Afghanistan:Erloschene Träume

Afghan Women

Aryana Sayeed, Sängerin, war Jurorin bei "The Voice of Afghanistan". Nach der Machtübernahme der Taliban konnte sie das Land in letzter Minute verlassen.

(Foto: privat)

Sie waren Sängerinnen, Politikerinnen, Unternehmerinnen und glaubten an eine Zukunft. Dann kamen die Taliban.
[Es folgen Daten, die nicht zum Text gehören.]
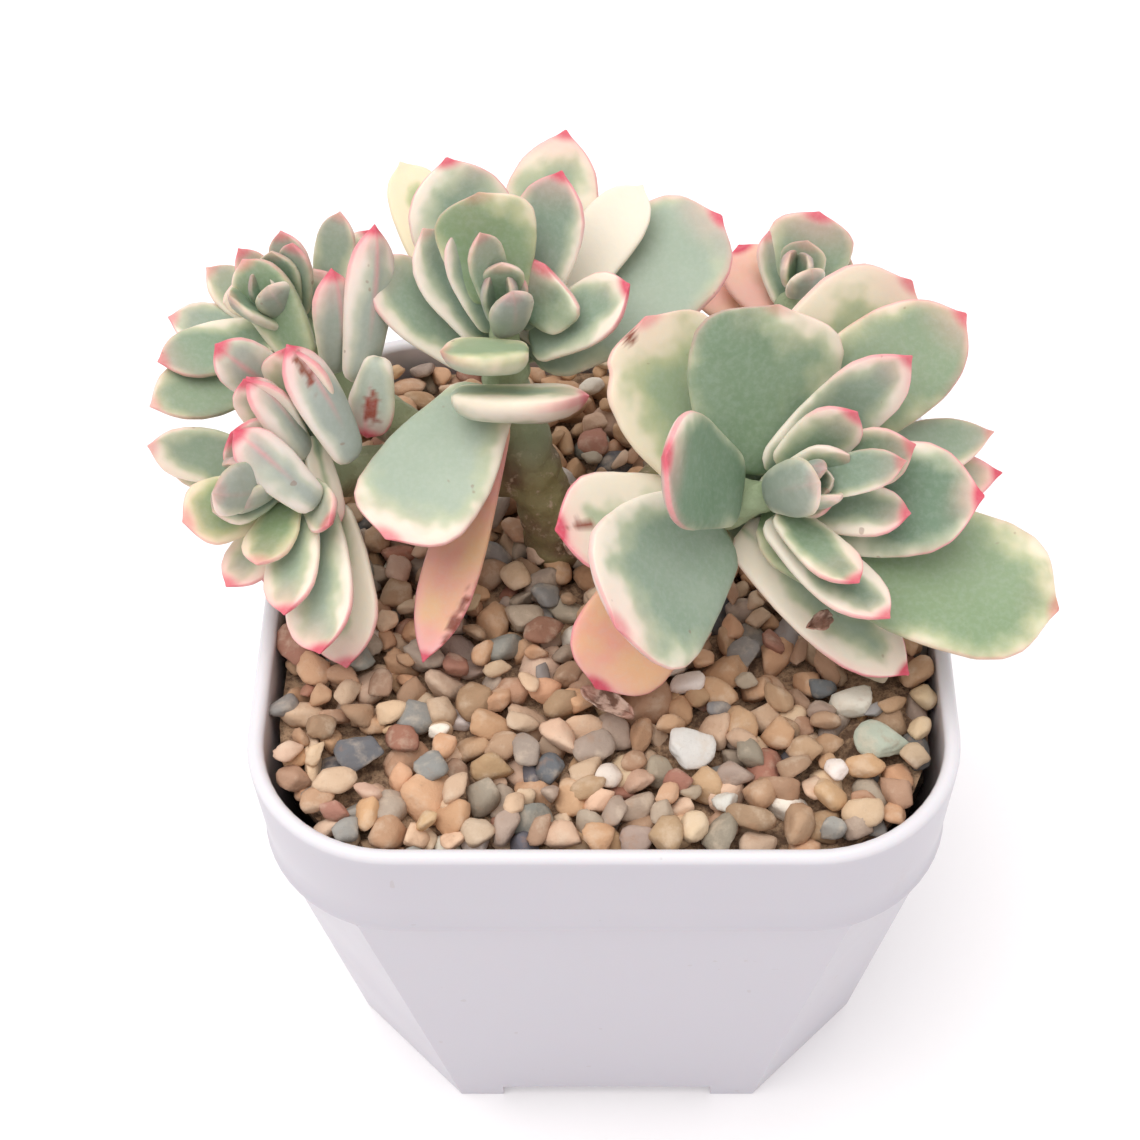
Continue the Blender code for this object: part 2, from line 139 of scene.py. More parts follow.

Die Künstlerin Nahid Shahalimi lässt nun in einem Buch Afghaninnen über den Verlust ihrer Heimat sprechen.

Von Martina Scherf

Sie gaben ihr eine schusssichere Weste. "Wenn sie hierhin schießen, wird mir nichts passieren" - Aryana Sayeed dreht sich zur Kamera, deutet auf ihre Brust und zieht die Weste zu, bevor sie sich auf den Weg ins Fernsehstudio macht. "Es sei denn, sie schießen mir gleich in den Kopf." Sayeed, 36, ist Sängerin, Moderatorin, war Jurorin bei "The Voice of Afghanistan". Bis zum 15. August 2021, der Machtübernahme der Taliban. Seither sind Frauen wie sie aus der Öffentlichkeit verschwunden. Sayeed ist eine der Frauen von Afghanistan, denen die Münchner Künstlerin und Aktivistin Nahid Shahalimi jetzt ein Buch und einen Kurzfilm gewidmet hat. Sie führte Videointerviews, ließ sich Fotos und Tagebuchnotizen schicken, zum Teil waren die Frauen da schon auf der Flucht. Aber sie wollen nicht schweigen.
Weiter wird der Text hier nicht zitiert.